Director Han Jun-hee's stylish yet simple first feature seems to be largely powered by the glowing performances of the two actresses. Kim Hye-soo successfully carries out her symbolic role by giving up her usual sensual charm and changes herself to a tough, stone-hearted mobster. Kim Go-eun's role in the film is not one of the most typical women characters in noir genre either; she is the focus of the story-not a supporter or a solacer for men-who has to face and live up to her fate on her own.

Though it is more that Coin Locker Girl merely hires actresses to play some of those conventional male roles, rather than creating new female characters from an original perspective, Kim Hye-soo still says "Coin Locker Girl is unique and special as it brought women characters to the center of the hotbed of crime that used to be only for men."

The Shameless: Shining Figure Head

Compared to Coin Locker Girl, The Shameless is even closer to the stereotype of masculine noir genre where Hye-kyung (Jeon Do-yeon), criminal thug Jun-gil's (Park Sung-woong) mistress, falls in love with Jae-gon (Kim Nam-gil), a petty cop chasing Jun-gil.

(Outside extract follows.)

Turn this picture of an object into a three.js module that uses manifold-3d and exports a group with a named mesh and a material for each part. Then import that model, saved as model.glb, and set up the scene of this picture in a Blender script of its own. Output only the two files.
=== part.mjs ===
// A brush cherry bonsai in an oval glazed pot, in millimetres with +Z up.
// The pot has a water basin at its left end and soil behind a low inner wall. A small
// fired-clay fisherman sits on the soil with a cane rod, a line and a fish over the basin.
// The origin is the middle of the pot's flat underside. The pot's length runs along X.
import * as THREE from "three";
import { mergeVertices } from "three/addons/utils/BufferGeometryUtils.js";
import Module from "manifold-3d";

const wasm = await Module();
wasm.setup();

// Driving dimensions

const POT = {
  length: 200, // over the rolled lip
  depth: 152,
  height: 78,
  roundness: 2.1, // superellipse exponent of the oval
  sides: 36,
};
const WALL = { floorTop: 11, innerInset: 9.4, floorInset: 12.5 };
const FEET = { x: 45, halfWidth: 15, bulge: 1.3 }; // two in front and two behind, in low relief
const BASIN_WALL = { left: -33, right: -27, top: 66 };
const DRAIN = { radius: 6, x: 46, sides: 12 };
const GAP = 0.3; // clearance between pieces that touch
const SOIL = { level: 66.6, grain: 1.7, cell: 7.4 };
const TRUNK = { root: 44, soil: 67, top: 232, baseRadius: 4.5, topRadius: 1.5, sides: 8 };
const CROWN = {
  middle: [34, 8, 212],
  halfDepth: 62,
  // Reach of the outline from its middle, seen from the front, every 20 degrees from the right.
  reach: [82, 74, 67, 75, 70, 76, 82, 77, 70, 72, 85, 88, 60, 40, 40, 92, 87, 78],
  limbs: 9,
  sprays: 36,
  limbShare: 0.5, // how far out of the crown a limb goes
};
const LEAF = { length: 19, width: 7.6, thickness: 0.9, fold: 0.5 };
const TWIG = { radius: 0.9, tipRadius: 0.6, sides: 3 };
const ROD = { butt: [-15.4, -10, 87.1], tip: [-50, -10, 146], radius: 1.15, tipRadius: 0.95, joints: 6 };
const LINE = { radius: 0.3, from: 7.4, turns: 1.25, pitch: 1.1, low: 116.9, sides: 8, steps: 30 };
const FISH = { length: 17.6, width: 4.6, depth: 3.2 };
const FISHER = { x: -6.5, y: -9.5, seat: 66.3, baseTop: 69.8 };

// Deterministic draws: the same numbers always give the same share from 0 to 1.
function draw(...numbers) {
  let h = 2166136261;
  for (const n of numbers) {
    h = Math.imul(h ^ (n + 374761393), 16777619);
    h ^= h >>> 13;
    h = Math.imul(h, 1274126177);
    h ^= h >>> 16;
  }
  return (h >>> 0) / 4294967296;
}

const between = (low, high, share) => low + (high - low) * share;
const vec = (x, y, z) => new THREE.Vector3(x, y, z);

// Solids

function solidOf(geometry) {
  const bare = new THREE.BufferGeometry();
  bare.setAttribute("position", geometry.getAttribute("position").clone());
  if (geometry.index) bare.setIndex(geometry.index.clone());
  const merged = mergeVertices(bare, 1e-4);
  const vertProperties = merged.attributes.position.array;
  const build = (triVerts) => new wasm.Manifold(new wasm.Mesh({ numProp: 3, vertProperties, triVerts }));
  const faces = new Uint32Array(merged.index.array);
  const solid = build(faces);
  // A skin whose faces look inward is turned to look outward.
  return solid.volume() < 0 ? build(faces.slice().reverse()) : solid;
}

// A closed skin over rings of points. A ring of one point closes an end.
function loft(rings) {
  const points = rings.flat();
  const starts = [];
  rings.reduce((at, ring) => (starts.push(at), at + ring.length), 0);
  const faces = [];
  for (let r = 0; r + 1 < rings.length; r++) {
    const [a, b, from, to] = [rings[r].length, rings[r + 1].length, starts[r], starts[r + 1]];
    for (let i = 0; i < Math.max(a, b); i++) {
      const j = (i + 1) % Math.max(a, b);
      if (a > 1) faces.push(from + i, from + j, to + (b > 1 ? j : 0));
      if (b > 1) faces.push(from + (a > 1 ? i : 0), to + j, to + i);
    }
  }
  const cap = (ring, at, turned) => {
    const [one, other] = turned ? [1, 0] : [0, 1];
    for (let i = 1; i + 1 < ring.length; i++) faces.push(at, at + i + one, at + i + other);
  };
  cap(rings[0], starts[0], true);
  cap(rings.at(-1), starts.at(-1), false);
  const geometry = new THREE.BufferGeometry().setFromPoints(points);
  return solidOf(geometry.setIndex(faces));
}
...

Though it is true that Cannes' favorite Jeon is the so-called "one top" figure head of the well-made drama, Hye-kyung is not totally a new character that has not existed in previous noir flicks. That is rather natural, considering the genre's frame where a man and a woman usually fall in love when they are not supposed to. Hye-kyung does not turn her cold shoulder to Jae-gon after she realizes who he is. Instead, a romantic atmosphere is again created between them as they face each other again.

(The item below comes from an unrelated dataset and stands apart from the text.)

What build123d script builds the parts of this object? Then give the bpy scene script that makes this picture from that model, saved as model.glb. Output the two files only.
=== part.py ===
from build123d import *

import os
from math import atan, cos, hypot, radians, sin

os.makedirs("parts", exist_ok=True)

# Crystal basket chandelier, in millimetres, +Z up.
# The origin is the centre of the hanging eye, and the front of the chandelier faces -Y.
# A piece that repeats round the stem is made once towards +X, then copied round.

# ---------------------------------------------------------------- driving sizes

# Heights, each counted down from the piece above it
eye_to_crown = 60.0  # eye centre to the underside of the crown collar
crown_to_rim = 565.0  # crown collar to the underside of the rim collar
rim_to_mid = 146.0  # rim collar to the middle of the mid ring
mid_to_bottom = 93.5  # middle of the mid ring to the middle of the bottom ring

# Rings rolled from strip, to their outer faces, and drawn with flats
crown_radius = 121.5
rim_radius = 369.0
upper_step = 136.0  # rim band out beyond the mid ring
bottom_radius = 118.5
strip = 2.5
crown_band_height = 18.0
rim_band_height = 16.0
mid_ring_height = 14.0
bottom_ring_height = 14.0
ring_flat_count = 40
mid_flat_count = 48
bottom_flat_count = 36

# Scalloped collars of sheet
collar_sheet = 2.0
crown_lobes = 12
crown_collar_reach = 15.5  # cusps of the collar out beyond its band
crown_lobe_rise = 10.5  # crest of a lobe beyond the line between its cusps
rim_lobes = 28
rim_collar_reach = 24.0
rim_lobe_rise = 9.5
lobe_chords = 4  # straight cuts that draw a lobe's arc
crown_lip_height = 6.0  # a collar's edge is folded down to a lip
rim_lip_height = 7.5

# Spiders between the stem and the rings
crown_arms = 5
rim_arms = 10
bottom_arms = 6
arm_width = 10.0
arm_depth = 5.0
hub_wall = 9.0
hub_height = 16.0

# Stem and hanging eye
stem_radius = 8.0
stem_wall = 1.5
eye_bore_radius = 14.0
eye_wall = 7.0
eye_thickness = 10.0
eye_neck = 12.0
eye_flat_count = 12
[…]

In a sense, Hye-kyung's character merely represents what men would want from women in such circumstances. However, the veteran actress says "Hye-kyung has always been chosen by someone, but Jae-gon is the first one that she chooses out of her own will which is why she wants to stick with him after all that."

As a melodrama with some noir setting, The Shameless' virtue does not come from how it injected some strong independent woman's traits to Hye-kyung's character, but from how Jeon's character analysis and performance actively prevented Hye-kyung from becoming another devoted, unegotistical woman that exists for her man.

Assassination: Ode to the Unnamed Woman Sniper

2015's most successful local release, Choi Dong-hoon's nationalist caper movie Assassination is full of characters and their stories. Among the bunch, female sniper Ahn Ok-youn, played by Gianna JUN, is no doubt the focal figure. Creating striking female characters is one of Choi's strengths. In Tazza: The High Rollers, Kim Hye-soo was the game controller while four out of eight characters in his previous film The Thieves were female.

He says Assassination started from a simple idea that there must be women among those unnamed nationalists in the history and he wanted to bring that person to the center of the film. "I do not want to just display a female character without giving it a specific role in the drama," says Choi.

Centering on a woman sniper who leads the assassination team and makes decisions for them, Assassination is a rare rifle action drama that creates a room for a female protagonist. It is not merely a gender play where an actress plays a mannish character and styles the film as a female film; clearly a woman who chooses to disguise herself as her dead twin sister and undertake the mop-up operation in wedding dress that she would otherwise never wear, Ahn still makes the bold decision to devote herself to helping her country achieve independence.

Best appreciated for her girlish, pretty roles in romantic comedy My Sassy Girl, or hit TV drama My Love from Another Star, Jun seems to have succeeded in making her audience raise their expectations about her career with Assassination.

Actresses alive in earnestland of Korean cinema

Even Jun, who would unanimously be chosen as one of the top Korean actresses, says that it is extremely difficult for actresses to be picky about offers because they are not given a wide array of options to choose from.

2015 is a rare year where a handful of movies with female leads were made. Singer, actress Lee Jung-hyun was the cherry-on-top of newcomer Ahn Gooc-jin's low budget indie Alice in Earnestland, which made an exceptional hit for an independent genre film. Seo Yeong-hee in Cannes' Un Certain Regard screener Madonna showed acclamation-winning performance and added depth to the tragic drama.

Again, about the lack of "real female films,“ some say blame the market where female-driven movies don’t sell, others say there is no actress who can drive. And the rest say there is no such film with proper women characters. With the first and the last theses still being ongoing issues, rest assured, Korean cinema does have actresses to do the job.